Originally posted by: tcsenter
and in an even more socialist leaning country like France only 6-7% of the population lives below the poverty line
US Poverty Rates released in September
2003 (citing US Census Bureau):
12.1%
Your data = from 2001 which is actually inconsistent with
US Bureau of Census figures for that year (11.7%).
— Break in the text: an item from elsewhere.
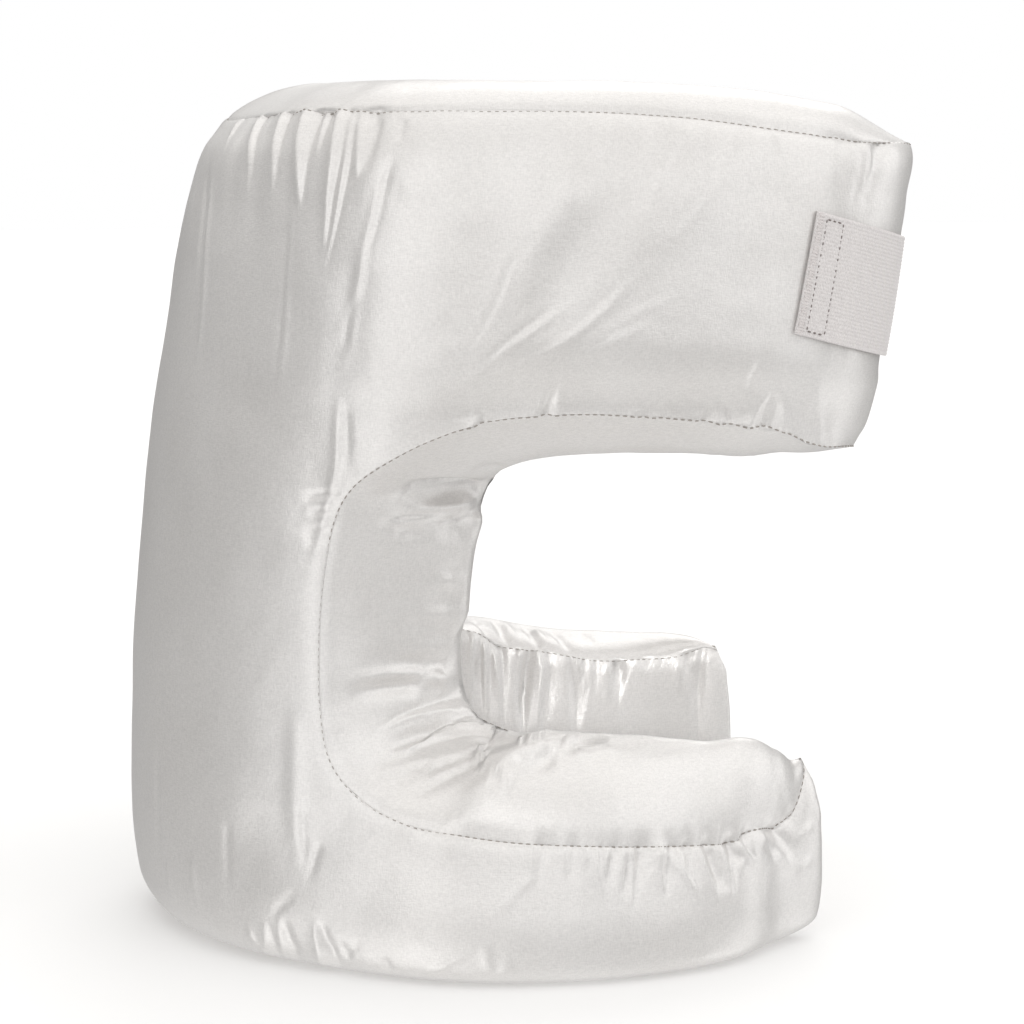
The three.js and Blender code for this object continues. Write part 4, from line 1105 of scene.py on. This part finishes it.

Oops.
France's 6.4% poverty rate must be an unusually bright year for France, down from its
14% poverty rates in the late 80s and early 90s.
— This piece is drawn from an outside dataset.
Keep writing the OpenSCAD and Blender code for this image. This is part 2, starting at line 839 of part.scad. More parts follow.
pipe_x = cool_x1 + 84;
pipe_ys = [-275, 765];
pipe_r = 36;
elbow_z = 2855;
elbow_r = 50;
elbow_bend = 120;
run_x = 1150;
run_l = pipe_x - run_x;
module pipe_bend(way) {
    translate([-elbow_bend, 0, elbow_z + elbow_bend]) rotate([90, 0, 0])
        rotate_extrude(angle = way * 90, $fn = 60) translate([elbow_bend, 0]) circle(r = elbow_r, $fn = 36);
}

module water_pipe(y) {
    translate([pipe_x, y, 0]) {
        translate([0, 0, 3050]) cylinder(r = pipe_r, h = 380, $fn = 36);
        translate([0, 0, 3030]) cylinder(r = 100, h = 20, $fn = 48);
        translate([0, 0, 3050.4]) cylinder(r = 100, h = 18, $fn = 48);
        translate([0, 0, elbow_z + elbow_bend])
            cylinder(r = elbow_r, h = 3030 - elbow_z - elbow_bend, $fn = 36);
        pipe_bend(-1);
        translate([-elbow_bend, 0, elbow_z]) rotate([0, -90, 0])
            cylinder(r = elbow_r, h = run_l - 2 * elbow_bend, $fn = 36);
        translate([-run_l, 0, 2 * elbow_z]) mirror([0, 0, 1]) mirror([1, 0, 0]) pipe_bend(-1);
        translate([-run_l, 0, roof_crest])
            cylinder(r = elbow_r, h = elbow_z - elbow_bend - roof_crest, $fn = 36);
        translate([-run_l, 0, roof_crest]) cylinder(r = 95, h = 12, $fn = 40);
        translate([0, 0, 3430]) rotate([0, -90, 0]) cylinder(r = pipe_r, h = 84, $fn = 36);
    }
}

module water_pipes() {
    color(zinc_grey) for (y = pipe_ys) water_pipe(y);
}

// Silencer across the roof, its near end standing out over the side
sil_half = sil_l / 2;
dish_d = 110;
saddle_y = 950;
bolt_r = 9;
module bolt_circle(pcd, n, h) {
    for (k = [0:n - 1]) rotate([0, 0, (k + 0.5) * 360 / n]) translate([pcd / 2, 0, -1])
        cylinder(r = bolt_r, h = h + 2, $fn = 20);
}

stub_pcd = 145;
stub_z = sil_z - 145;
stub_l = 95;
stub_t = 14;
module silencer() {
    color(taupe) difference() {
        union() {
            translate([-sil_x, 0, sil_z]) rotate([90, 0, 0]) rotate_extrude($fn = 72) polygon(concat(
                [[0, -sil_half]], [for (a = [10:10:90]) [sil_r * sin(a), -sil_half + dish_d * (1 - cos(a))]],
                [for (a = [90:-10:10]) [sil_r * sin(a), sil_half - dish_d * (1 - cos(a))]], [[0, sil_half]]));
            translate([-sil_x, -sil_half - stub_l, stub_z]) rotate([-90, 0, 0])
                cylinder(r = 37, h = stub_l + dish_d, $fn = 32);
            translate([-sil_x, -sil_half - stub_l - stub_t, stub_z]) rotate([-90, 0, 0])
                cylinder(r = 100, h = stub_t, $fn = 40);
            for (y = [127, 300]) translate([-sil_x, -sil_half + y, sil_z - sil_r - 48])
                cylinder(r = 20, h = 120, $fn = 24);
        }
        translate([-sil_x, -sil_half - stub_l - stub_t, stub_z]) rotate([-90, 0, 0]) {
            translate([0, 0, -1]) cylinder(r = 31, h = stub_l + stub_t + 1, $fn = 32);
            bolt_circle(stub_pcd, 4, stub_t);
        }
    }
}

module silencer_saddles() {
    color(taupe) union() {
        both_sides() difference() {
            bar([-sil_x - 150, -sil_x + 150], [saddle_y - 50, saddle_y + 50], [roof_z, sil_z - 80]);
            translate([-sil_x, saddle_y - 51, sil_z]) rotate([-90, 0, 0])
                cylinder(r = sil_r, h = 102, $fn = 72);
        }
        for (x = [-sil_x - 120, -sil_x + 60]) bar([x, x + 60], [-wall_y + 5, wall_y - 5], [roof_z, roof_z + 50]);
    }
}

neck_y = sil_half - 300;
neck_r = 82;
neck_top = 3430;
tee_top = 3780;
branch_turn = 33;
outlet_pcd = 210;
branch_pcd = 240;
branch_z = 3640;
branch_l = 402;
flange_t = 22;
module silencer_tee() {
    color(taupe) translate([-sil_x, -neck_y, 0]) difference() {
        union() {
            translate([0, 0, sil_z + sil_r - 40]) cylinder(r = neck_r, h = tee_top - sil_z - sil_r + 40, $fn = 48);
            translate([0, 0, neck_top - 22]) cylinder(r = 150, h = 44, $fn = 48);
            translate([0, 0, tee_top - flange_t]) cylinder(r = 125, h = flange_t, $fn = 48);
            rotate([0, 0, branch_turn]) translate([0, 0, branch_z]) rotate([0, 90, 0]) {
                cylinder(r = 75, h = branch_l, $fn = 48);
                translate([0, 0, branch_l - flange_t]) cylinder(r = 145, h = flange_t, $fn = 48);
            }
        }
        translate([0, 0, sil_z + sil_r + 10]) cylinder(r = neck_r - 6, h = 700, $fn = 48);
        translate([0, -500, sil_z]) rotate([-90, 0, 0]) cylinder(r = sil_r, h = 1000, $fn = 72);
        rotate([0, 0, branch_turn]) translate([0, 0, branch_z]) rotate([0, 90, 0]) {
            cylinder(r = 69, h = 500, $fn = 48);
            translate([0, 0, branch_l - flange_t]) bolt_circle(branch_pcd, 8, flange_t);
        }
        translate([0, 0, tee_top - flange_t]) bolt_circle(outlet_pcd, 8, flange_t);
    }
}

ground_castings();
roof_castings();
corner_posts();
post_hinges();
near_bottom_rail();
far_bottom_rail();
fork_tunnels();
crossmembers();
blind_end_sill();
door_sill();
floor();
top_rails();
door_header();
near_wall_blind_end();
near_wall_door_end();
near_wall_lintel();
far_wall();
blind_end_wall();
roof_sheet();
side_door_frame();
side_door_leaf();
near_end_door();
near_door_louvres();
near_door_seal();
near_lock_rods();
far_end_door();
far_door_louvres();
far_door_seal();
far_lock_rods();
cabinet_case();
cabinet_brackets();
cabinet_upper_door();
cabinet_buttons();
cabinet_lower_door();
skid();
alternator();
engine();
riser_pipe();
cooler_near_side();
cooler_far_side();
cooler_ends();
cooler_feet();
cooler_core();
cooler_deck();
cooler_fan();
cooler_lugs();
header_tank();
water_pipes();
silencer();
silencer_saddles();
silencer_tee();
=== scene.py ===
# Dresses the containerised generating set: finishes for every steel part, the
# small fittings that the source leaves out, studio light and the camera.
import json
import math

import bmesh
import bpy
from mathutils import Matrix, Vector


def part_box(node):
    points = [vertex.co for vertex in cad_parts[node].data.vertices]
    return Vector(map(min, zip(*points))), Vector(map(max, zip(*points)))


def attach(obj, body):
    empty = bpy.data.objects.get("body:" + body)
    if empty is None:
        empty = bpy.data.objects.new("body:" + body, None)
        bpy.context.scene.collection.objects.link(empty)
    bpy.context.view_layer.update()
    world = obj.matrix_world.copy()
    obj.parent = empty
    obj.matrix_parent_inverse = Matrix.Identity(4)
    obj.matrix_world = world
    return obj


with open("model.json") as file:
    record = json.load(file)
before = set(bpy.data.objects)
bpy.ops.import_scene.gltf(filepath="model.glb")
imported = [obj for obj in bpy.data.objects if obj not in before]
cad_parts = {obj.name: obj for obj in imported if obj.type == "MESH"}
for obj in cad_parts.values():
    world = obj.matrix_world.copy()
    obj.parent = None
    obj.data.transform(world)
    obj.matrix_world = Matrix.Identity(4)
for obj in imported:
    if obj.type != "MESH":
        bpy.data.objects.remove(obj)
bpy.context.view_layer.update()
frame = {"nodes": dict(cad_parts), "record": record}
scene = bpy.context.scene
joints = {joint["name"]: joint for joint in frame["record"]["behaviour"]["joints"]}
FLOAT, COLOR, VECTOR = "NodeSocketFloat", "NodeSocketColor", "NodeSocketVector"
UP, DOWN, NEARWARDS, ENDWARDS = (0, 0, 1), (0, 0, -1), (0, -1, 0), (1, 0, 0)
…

And it only costs France 2x as much of their GDP than the United States:
Social Security, outlays on public pensions, health insurance, income maintenance and other transfers as a percentage of GDP (1990)
France 23.5%
Sweden 21.2%
West Germany 19.3%
Italy 18.9%
United Kingdom 13.7%
Canada 12.8%
United States 11.5%
Japan 11.2%
France spends 2x as much of their GDP on 1/5th of the population that has historically grown at a fraction of the US population over the last century, continues to grow less than half the US rate, and yet still manages to have poverty rates which are nearly identical to the US before transfers and taxes. It is only
after adjusting for effect of transfers and taxes where France makes a better showing than the US (Michael F. Forster, "Measurement of low Income and Poverty in a Perspective of International Comparisons," Occasional Paper No. 14. Paris: OECD, 1994.)
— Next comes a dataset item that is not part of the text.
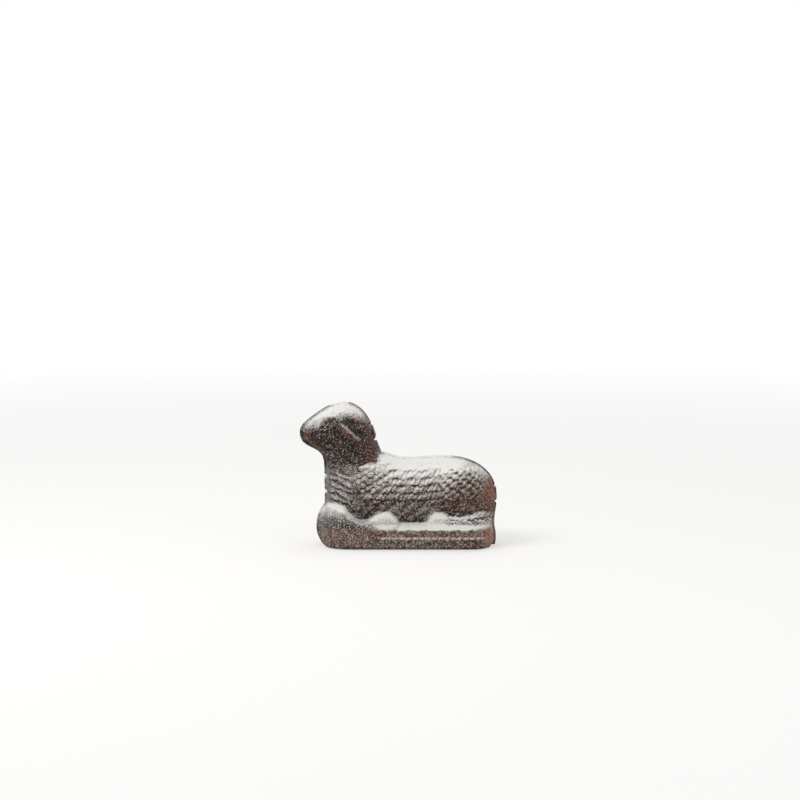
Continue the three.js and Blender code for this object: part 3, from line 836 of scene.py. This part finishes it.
def beside_hardware(points, outside):
    """1 round the lugs, the closed bails and the feet, where the skin stays as cast."""
    x, depth, height = points[:, 0], np.abs(points[:, 1] - PARTING_Y), points[:, 2]
    far_side = points[:, 1] > PARTING_Y
    near_it = np.zeros(len(points), bool)
    # A closed bail reaches less far over the near half than its lug does over the far half
    reach = np.where(far_side, LUG_REACH, BAIL_REACH)
    for bail in BAILS:
        low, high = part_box(f"bail_{bail}")
        centre = (np.array(low) + np.array(high)) / 2
        along_it = np.abs(x - centre[0]) < LATCH_HALF_LENGTH
        near_it |= along_it & (np.abs(height - centre[2]) < LATCH_HALF_HEIGHT) & (depth < reach)
    for foot in FEET:
        round_foot = oval((x - BASE_X) / MM, height / MM, foot, (FOOT_RADIUS, FOOT_RADIUS)) < 1
        near_it |= far_side & (outside | (depth > FOOT_STEM_DEPTH)) & round_foot
    return near_it.astype(float)


def cast_half(node_name, piece_name, body):
    """One casting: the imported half's shape, smoothed, with fleece and face modelled on it."""
    sizes = bpy.context.scene.mould_sizes
    piece = copy_of(node_name, piece_name)
    applied(piece, "REMESH", mode="VOXEL", voxel_size=sizes.voxel, adaptivity=0)
    edges = edges_of(piece)
    points = points_of(piece)
    free = free_skin(points, sizes)
    hardware = beside_hardware(points, faces_out(points, smoothed(normals_of(piece), edges, rounds=4)))
    off_rim, mask = smoothed(np.stack([free, free * (1 - hardware)], axis=1), edges, rounds=3).T
    points = smoothed(points, edges, rounds=1, share=0.5)
    points = evened(points, edges, rounds=5)
    points = evened(points, edges, rounds=22, mask=mask)
    set_points(piece, points)
    coarse = smoothed(normals_of(piece), edges, rounds=8)
    coarse /= np.linalg.norm(coarse, axis=1)[:, None]
    outside = faces_out(points, coarse)
    rise, partings, crests = fleece(points, sizes)
    relief = (rise * sizes.curl_rise + carving(points) * MM) * mask
    set_points(piece, points + coarse * (relief * np.where(outside, 1.0, -1.0))[:, None])
    cover = dust_cover(points, coarse, normals_of(piece), outside, partings, crests, sizes)
    set_attribute(piece, "dust", cover)
    # Worn seasoning, with painted edge light and painted shade
    set_attribute(piece, "iron_wear_and_painted_light", iron_wear_and_painted_light(points, relief, partings * mask) * off_rim)
    bpy.ops.object.shade_smooth()
    give_finish(piece, "seasoned_cast_iron_dusted")
    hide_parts(node_name)
    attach(piece, body)


# Studio

def white_for_camera(tree):
    """1 for camera, glossy and transmission rays, which see a plain white background."""
    path = node(tree, "ShaderNodeLightPath")
    seen = combined(tree, "MAXIMUM", path.outputs["Is Camera Ray"], path.outputs["Is Glossy Ray"])
    return combined(tree, "MAXIMUM", seen, path.outputs["Is Transmission Ray"])


def studio_floor():
    """A matt floor that keeps its shadow near the mould and runs out to the white background."""
    deselect_all()
    bpy.ops.mesh.primitive_plane_add(size=FLOOR_SIZE, location=(0, 0, 0))
    floor = bpy.context.object
    floor.name = "studio_floor"
    material = new_material("matt_floor_paint")
    tree = material.node_tree
    paint = node(tree, "ShaderNodeBsdfPrincipled", inputs={
        "Base Color": linear(bpy.context.scene.mould_colours.floor), "Roughness": 0.9})
    white = node(tree, "ShaderNodeEmission", inputs={"Strength": 1.0})
    place = node(tree, "ShaderNodeTexCoord").outputs["Object"]
    away = node(tree, "ShaderNodeVectorMath", {"operation": "LENGTH"}, links={0: place}).outputs["Value"]
    plain = mapped(tree, away, FLOOR_SHADOW_REACH, FLOOR_PLAIN_FROM, to_low=0.5)
    share = combined(tree, "MULTIPLY", plain, white_for_camera(tree))
    shader = node(tree, "ShaderNodeMixShader", links={0: share, 1: paint.outputs[0], 2: white.outputs[0]})
    node(tree, "ShaderNodeOutputMaterial", links={"Surface": shader.outputs[0]})
    floor.data.materials.append(material)


def studio_world():
    """Soft white light from all sides, and plain white behind the mould."""
    world = bpy.data.worlds.new("studio_world")
    bpy.context.scene.world = world
    world.use_nodes = True
    tree = world.node_tree
    tree.nodes.clear()
    soft, plain = [
        node(tree, "ShaderNodeBackground", inputs={"Color": (1, 1, 1, 1), "Strength": strength}).outputs[0]
        for strength in (WORLD_STRENGTH, 1.0)]
    mix = node(tree, "ShaderNodeMixShader", links={0: white_for_camera(tree), 1: soft, 2: plain})
    node(tree, "ShaderNodeOutputWorld", links={"Surface": mix.outputs[0]})


def lamp(name, place, watts, width):
    """A square lamp aimed at the middle of the mould."""
    data = bpy.data.lights.new(name, "AREA")
    data.energy = watts
    data.size = width
    lamp_object = bpy.data.objects.new(name, data)
    lamp_object.location = place
    aim = Vector((0, 0, HEIGHT / 2)) - Vector(place)
    lamp_object.rotation_euler = aim.to_track_quat("-Z", "Y").to_euler()
    bpy.context.scene.collection.objects.link(lamp_object)


def camera():
    """A 100 mm lens 2.4 m away, tipped down by 6 degrees, as the photograph was taken."""
    data = bpy.data.cameras.new("photo_camera")
    data.lens = CAMERA_LENS
    data.sensor_width = CAMERA_SENSOR
    data.clip_end = CAMERA_SIGHT
    view = bpy.data.objects.new("photo_camera", data)
    view.location = (BASE_X + CAMERA_ASIDE, PARTING_Y - CAMERA_AWAY, CAMERA_UP)
    view.rotation_euler = (math.radians(90) - CAMERA_TILT, 0, 0)
    bpy.context.scene.collection.objects.link(view)
    bpy.context.scene.camera = view


# Operators and panel

class MOULD_OT_stage(bpy.types.Operator):
    """Sets the floor, the soft lamps and the camera"""
    bl_idname = "mould.stage"
    bl_label = "Stage"

    def execute(self, context):
        studio_floor()
        studio_world()
        for settings in LAMPS:
            lamp(*settings)
        camera()
        context.scene.view_settings.view_transform = "Standard"
        return {"FINISHED"}


class MOULD_OT_finishes(bpy.types.Operator):
    """Makes the finishes: seasoned cast iron, drawn wire and turned dowel steel"""
    bl_idname = "mould.finishes"
    bl_label = "Make finishes"

    def execute(self, context):
        colours = context.scene.mould_colours
        seasoned_cast_iron()
        drawn_steel("dulled_steel_wire", colours.wire, roughness=0.36)
        drawn_steel("turned_dowel_steel", colours.dowel, roughness=0.3)
        return {"FINISHED"}


class MOULD_OT_near_half(bpy.types.Operator):
    """Makes the near casting"""
    bl_idname = "mould.near_half"
    bl_label = "Near half"

    def execute(self, context):
        cast_half("near_half", "near_casting_skin", "near_casting")
        return {"FINISHED"}


class MOULD_OT_far_half(bpy.types.Operator):
    """Makes the far casting"""
    bl_idname = "mould.far_half"
    bl_label = "Far half"

    def execute(self, context):
        cast_half("far_half", "far_casting_skin", "far_casting")
        return {"FINISHED"}


class MOULD_OT_bails(bpy.types.Operator):
    """Makes the three wire bails round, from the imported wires"""
    bl_idname = "mould.bails"
    bl_label = "Wire bails"

    def execute(self, context):
        for place in BAILS:
            piece = copy_of(f"bail_{place}", f"wire_bail_{place}")
            applied(piece, "SUBSURF", levels=2, render_levels=2)
            bpy.ops.object.shade_smooth()
            give_finish(piece, "dulled_steel_wire")
            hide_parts(f"bail_{place}")
            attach(piece, f"{place}_latch")
        return {"FINISHED"}


class MOULD_OT_dowels(bpy.types.Operator):
    """Makes the four locating dowels, rounded over at their ends"""
    bl_idname = "mould.dowels"
    bl_label = "Locating dowels"

    def execute(self, context):
        for place in DOWELS:
            piece = copy_of(f"dowel_{place}", f"turned_dowel_{place}")
            applied(piece, "BEVEL", width=0.2 * MM, segments=2, limit_method="ANGLE")
            bpy.ops.object.shade_smooth_by_angle(angle=math.radians(35))
            give_finish(piece, "turned_dowel_steel")
            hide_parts(f"dowel_{place}")
            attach(piece, "far_casting")
        return {"FINISHED"}


class MOULD_PT_panel(bpy.types.Panel):
    """Lists the mould's operators in the sidebar"""
    bl_idname = "MOULD_PT_panel"
    bl_label = "Lamb cake mould"
    bl_space_type = "VIEW_3D"
    bl_region_type = "UI"
    bl_category = "Lamb mould"

    def draw(self, context):
        for operator in OPERATORS:
            self.layout.operator(operator.bl_idname)


OPERATORS = (MOULD_OT_stage, MOULD_OT_finishes, MOULD_OT_near_half, MOULD_OT_far_half, MOULD_OT_bails,
             MOULD_OT_dowels)
CLASSES = (CastingSizes, FinishColours) + OPERATORS + (MOULD_PT_panel,)


def register():
    for cls in CLASSES:
        bpy.utils.register_class(cls)
    bpy.types.Scene.mould_sizes = bpy.props.PointerProperty(type=CastingSizes)
    bpy.types.Scene.mould_colours = bpy.props.PointerProperty(type=FinishColours)


def unregister():
    del bpy.types.Scene.mould_colours
    del bpy.types.Scene.mould_sizes
    for cls in reversed(CLASSES):
        bpy.utils.unregister_class(cls)


def main():
    register()
    bpy.ops.mould.stage()
    bpy.ops.mould.finishes()
    bpy.ops.mould.near_half()
    bpy.ops.mould.far_half()
    bpy.ops.mould.bails()
    bpy.ops.mould.dowels()


if __name__ == "__main__":
    main()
Meaning that with all of France's clear advantages (spends 2x the percentage of GDP, vastly smaller population, slower population growth, tough immigration and cultural assimilation policies,), it isn't doing a damned thing to actually "reduce" poverty. France "lifts" people out of poverty range by writing larger government checks, that is all.
Socialist-leaning Canada and its "renowned social welfare safety net" is managing to keep poverty rates at an
astonishingly low 16.4% in 1998, which was actually the lowest point in a decade, down from a super-low 17.9% of Canadians living in poverty just 2 years before (1996).
Thank goodness Canadians pay so much more in taxes, it appears to be doing wonders!